The walk from the hotel to the venue was about half an hour below gigantic 
highways, abandoned factories and some new buildings. I go in the Fillmore, 
a really cool looking place, not as cool as Milwaukee's Eagles Ballroom 
but surely with its own personality. The floor is already half packed and 
while I check if the right side is good, I end up leaning to the left, in 
quite a sweet spot from which I have a very nice angle of Bob's microphone, 
a bit futher than what I had wished. As I have this kind of shyness that 
impedes me to break the ice, I stand there for about half an hour in almost 
complete silence with all these people surrounding me that logically talk 
and chatter, and I wouldn't lie if I say that I felt quite lonely there, 
looking at Bob's mic and missing him more than ever.

When lights go half-down and they come into the stage in full formation 
(that is, with Bob too, as opposed to the previous run of shows I had 
seen), the feeling of safe space is so amazing and warming... Now all 
eyes on him, don't have to worry of how much I dance, cheer and enjoy, 
I'm just someone in the crowd. One thing that gets my attention quite a 
bit is how Bob almost looks for the eye contact during the songs but 
refuses it at the final salute, as if the stage persona and the real 
persona were not only different but outrightly opposite beings.

Something that catches my attetnion from the start is how cohesive and 
organic the sound sounds. I wrote already that it reminded me about 
Manchester 2022, with the piano resembling a clavichord and something 
inherent just sounding different. Despite not close to the speakers, the 
sound comes out loud, powerful and super clear, with Bob's voice and the 
instruments super merged and at the same time clearly distinguishable 
from each other. The thing that impresses me the most is how Bob's 
energy is in such high spirits that it has this bone-chilling word by 
word translation that feels like a travelling light that in nanoseconds 
correlates his inner feelings, thoughts and ideas in the uncountable 
ways in which his voice expresses them. If I recall correctly, is 
during 'Most Likely' that his voice goes from 60s nasal to 2010s growl 
to his current smoothness to even the 70s wide and wild range, he just 
keeps it coming out so easily and I feel mesmerized in a very unique 
way, because Bob keeps changing the approach very quickly, if not word 
by word, line by line, and I feel so blessed to be there.

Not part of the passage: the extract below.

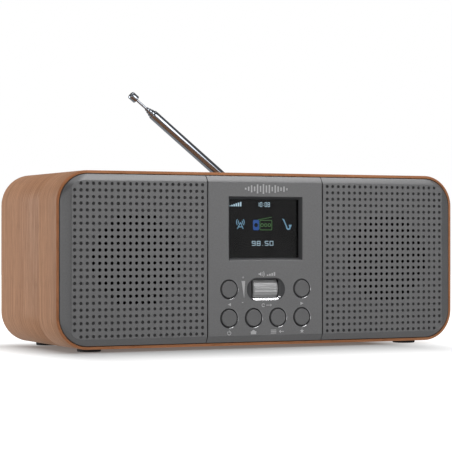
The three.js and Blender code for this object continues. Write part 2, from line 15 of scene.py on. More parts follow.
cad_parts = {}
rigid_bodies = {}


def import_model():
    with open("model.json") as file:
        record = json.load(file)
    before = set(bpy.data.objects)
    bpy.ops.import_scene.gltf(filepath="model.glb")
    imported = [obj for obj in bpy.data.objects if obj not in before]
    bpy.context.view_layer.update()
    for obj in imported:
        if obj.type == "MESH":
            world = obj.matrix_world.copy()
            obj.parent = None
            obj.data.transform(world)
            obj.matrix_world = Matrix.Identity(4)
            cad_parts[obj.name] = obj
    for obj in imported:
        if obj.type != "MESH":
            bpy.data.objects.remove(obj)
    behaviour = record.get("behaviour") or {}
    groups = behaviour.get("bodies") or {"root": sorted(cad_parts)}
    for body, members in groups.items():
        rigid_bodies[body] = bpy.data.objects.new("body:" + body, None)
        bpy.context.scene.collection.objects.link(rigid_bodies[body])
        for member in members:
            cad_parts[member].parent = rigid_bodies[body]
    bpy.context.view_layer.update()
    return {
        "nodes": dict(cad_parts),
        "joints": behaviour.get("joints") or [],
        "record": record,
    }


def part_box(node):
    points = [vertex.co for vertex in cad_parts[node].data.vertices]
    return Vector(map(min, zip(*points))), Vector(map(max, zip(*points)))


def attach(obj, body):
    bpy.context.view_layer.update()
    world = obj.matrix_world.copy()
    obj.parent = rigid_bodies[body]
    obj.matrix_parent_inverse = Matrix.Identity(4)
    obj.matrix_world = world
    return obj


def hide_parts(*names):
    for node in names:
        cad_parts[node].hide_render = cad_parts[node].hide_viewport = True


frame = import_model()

BODY_OF = {node: body for body, nodes in frame["record"]["behaviour"]["bodies"].items() for node in nodes}
JOINTS = {joint["name"]: joint for joint in frame["joints"]}

# ---- sizes

FACE_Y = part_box("control_fascia")[0].y * 1000


def cad_box(node):
    """Lowest and highest corner of a CAD node as (x, depth, z)."""
    return [(p.x * 1000, p.y * 1000 - FACE_Y, p.z * 1000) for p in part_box(node)]


def centre_of(node):
    low, high = cad_box(node)
    return [(a + b) / 2 for a, b in zip(low, high)]


SLEEVE_LOW, SLEEVE_HIGH = cad_box("cabinet_sleeve")
MID_Z = (SLEEVE_LOW[2] + SLEEVE_HIGH[2]) / 2
HALF_WIDTH, HALF_HEIGHT = SLEEVE_HIGH[0], SLEEVE_HIGH[2] - MID_Z
CORNER, WALL, FRONT_LIP, REAR_LIP = 20, 9, 1.8, 2.5
FRONT_SHOULDER, REAR_SHOULDER = 13, 102.4
VENEER_JOINT = 34  # depth of the fine joint line all round the sleeve

PANEL_HALF = (cad_box("right_grille")[1][0], cad_box("right_grille")[1][2] - MID_Z)
FACE_HALF = (129.7, 47.7)  # flat part of the front, inside the bevel
FACE_CORNER, PANEL_CORNER = (7.5, 4.5), (17.8, 17.8)
BEVEL_DEPTH, PANEL_BACK, PANEL_WALL = 2.8, 9.5, 2.4
SEAM_IN, SEAM_OUT = cad_box("control_fascia")[1][0], cad_box("right_grille")[0][0]
SEAM_ROUND = 0.22

# The grille's holes; first is the outermost column's distance from the middle. Blind holes end in a cone.
HOLE = {"pitch": 4, "columns": 22, "rows": 24, "radius": 1.0, "first": 127.8, "sides": 16}
HOLE_ROUND = (0.1, 0.12)  # width and depth of the holes' broken edge
PIT_DEPTH, PIT_TIP = 0.4, 1.15
SOUND_ROWS = (7, 9, 11, 13, 13, 15, 15, 15, 15, 13, 13, 11, 9, 7)  # open holes in each row over a driver
SOUND_COLUMN = 10  # the column that the open holes are centred on

BUTTONS = {name: centre_of(f"{name}_button") for name in "previous next power home menu favourite".split()}
WINDOW = {"half": (26, 20.1), "z": MID_Z + 19.1}
WHEEL = {"radius": 8, "half": 8.75, "ribs": 26, "depth": 7.9, "z": centre_of("navigation_wheel")[2]}
DISH = {"half": (13.45, 7.3), "z": WHEEL["z"] - 0.3}
SLOT_HALF = (9.6, 5.8)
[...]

Bob will remain seated for most of the show, maybe the time I've seen 
him seating that much, but what comes out from the speakers is a man 
with full use of all his powers, unpredictable not in the insignificant 
details but in the much more obscure depths of the stumbled blocks, the 
abyssal, unfathomable emotions of his own songs. Crazy, crazy stuff 
indeed, as it was not about this or that arrangement, this or that 
inflection, it was (like for me in Barcelona 2010, again in 2018, 
Milwaukee 2019 or this same year in Tokyo) seeing a new man, a newborn 
seed that kept blossoming and growing in front of my eyes with a 100 
minutes of life expectancy. When it's over, it's over, but in your mind. 
I said this after Akron: you've been warned.

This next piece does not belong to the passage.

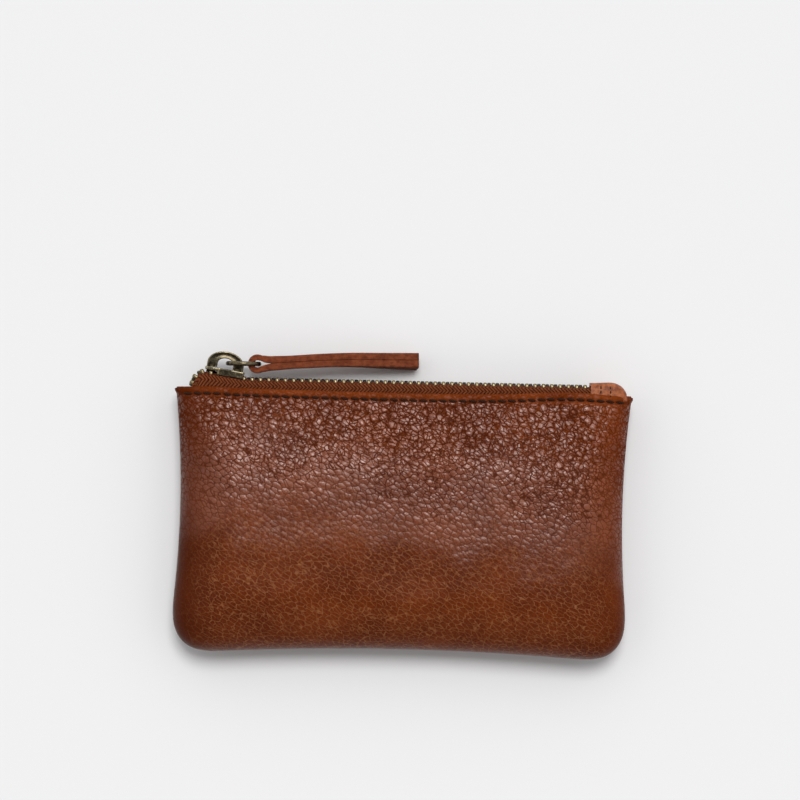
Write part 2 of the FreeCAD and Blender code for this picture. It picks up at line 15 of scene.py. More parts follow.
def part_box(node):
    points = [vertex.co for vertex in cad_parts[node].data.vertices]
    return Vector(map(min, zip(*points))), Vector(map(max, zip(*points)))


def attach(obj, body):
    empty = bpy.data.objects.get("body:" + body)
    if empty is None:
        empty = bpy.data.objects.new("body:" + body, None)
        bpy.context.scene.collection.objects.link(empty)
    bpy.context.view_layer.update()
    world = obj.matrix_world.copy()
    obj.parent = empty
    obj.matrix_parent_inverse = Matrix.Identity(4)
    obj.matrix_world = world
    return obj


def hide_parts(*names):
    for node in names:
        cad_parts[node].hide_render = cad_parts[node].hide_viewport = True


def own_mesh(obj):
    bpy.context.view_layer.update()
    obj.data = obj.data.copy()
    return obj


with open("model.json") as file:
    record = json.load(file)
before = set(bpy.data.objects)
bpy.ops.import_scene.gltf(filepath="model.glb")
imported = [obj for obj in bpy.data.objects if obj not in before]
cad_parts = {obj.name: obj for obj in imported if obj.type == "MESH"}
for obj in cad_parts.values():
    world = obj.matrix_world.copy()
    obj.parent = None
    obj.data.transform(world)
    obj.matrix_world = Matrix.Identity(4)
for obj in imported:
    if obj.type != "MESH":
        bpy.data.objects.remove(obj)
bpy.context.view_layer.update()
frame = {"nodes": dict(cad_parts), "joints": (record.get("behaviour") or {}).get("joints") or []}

MM = 0.001
scatter = np.random.default_rng(7)  # small differences between stitches

# ---------------------------------------------------------------- places taken from the frame, in millimetres


def node_box(name):
    low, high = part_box(name)
    return np.array(low) / MM, np.array(high) / MM


def joint_point(name):
    joint = next(item for item in frame["joints"] if item["name"] == name)
    return np.array(joint["pos_m"]) / MM


front_low, front_high = node_box("front_panel")
back_low, back_high = node_box("back_panel")
SEAM = back_high[2]
LIP = front_high[1]
FOOT = front_low[1]
FRONT_PUFF = front_high[2] - SEAM
BACK_PUFF = SEAM - back_low[2]
HALF_FOOT = front_high[0]
MOUTH_IN = 1.5         # either end of the mouth, in from the foot
HALF_MOUTH = HALF_FOOT - MOUTH_IN
tab_low, tab_high = node_box("end_tab")
RING_PIVOT = joint_point("ring_swing")
STRAP_PIVOT = joint_point("strap_swing")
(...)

The backdrop of the stage couldn't be more fitting to all these feelings. 
The current usual road cases, but no curtain at all behind them, just 
this cement industrial wall with arches in it, blue lighted. It makes me 
think about Giorgio de Chirico's paintings or some Antonioni movies, 
their kind of no-spaces, desolate, desperate and hopeless, as if we were 
on a crypt hiding below the world's horrors, with that Virgil or Charon 
singing about them, hammering us with them, getting them from the inside 
out. I thought the Niagara Falls would be the greatest landscape I'd see 
this fall, but that nude stage sight in the outskirts of Philadelphia 
may just top it. It could all well belong to a Matrix movie.

'Key West' and 'I've Made Up My Mind' become great examples of this 
openly approach that Bob seems to be into (in spanish there's this 
amazing expression "a tumba abierta", literally means "to open grave", 
as if in a really decided manner): you can't be sure which ways the songs 
will go, and surely they are not what they were. Bob messes up a bit the 
"land of light" chorus in 'Key West' and then concentrates on a piano 
riff that he keeps growing into a melody and makes the band go along with 
him. Very aflame he starts to sing the last part of the song, and suddenly 
I notice how the music gets more textures, gets louders, Bob's singing 
super strong and nuanced but even in an angry way, and I feel that if I'd 
died in that moment, I'd have done it happily, very selfishly but 
honestly speaking. That precise moment, I'd have died a happy man.

Fortunately I saw a new day at song, and 'Made Up My Mind' proves to be 
worth of holding up a bit more as it features a unique, very emphasized
way of phrasing the words that gets me completely. I know not all folks 
are fans of stating-Bob, but I feel that in shows like Philly's it works 
wonders, again an imposing delivery, a bit circus-like, not too serious, 
not too funny, not too lovely, not too harsh. Somewhere in a perfect 
balance in which you can hear Bob breath crystal clear, and is quite a 
feeling to hear those breaths, not sure if that happend before with 
that intensity.

I danced once to 'Melancholy Mood', so it's not that strange to dance to 
'That Old Black Magic', but I loved it so much, everyone was clearly 
having such a great time around me. More or less vividly, Philly's 
audience was one of those that seemed completely into what was happening 
on stage, could well compared to the best ones I've been among to 
(Oakland '22 #3 or Rome '23), and of course that translated into the 
greatest exchange I've seen Bob deliver, when he asked us to yell "YEAH!" 
and the passion of our answer was so obvious that he seemed genuinely 
impressed by it. For a show that revolves around the bitter dance of 
loneliness, which I felt when entering the venue, I'll always remember 
it as collective, joyful tango. The night of the living dead.